In the field of computer networking, many efforts have been made to determine the best way for servers within a computer network to communicate with one another. In particular, the problem of which network links to use has been a challenge. While there may be a dozen paths that communication between two computers may use, only one or two of those paths may actually be the best. In making this determination, a network engineer may have a set of parameters to follow. These parameters may include: minimizing the distance that communications need to travel, maximizing the bandwidth available for each communication, or minimizing the amount of money spent creating the links between the computers. Such parameters will hereinafter be grouped under the general category of “cost.” In other words, a network engineer tries to minimize the cost of sending messages between computers in a network.

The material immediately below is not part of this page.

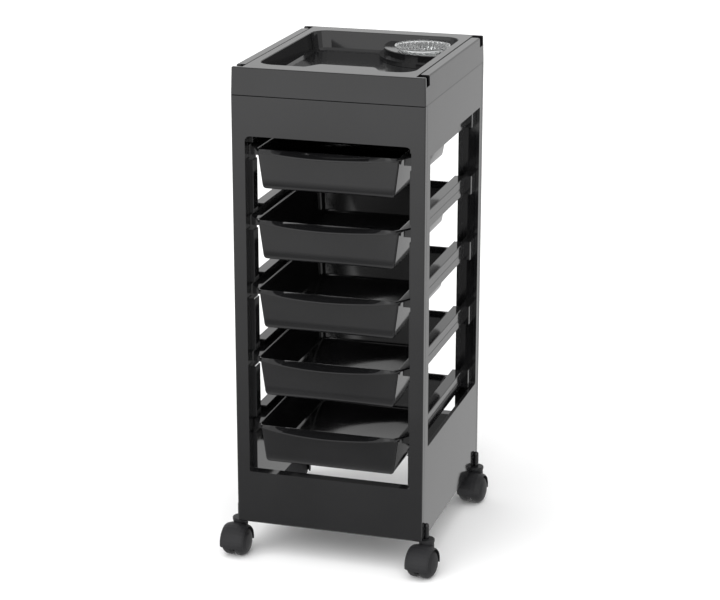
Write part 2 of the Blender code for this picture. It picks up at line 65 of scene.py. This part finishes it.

The “cost” of a network link as used herein may include, but is not limited to, one or more of the following: the time it takes for data to travel over the link, the physical length of the link, or the monetary cost of the link. Thus, if travel time is being used as a parameter, then a “cheap” link is one that is relatively fast, whereas an “expensive” link is relatively slow.
Several techniques have been developed to create minimum-cost network topologies. However, many of these techniques become unworkable when the problem of intermediate servers is introduced into a network. Intermediate servers are those servers that co-exist in a network with the servers for which communication is being optimized, but are not the intended recipients of the message. Those servers that are the intended recipients will be referred to herein as “recipient servers.”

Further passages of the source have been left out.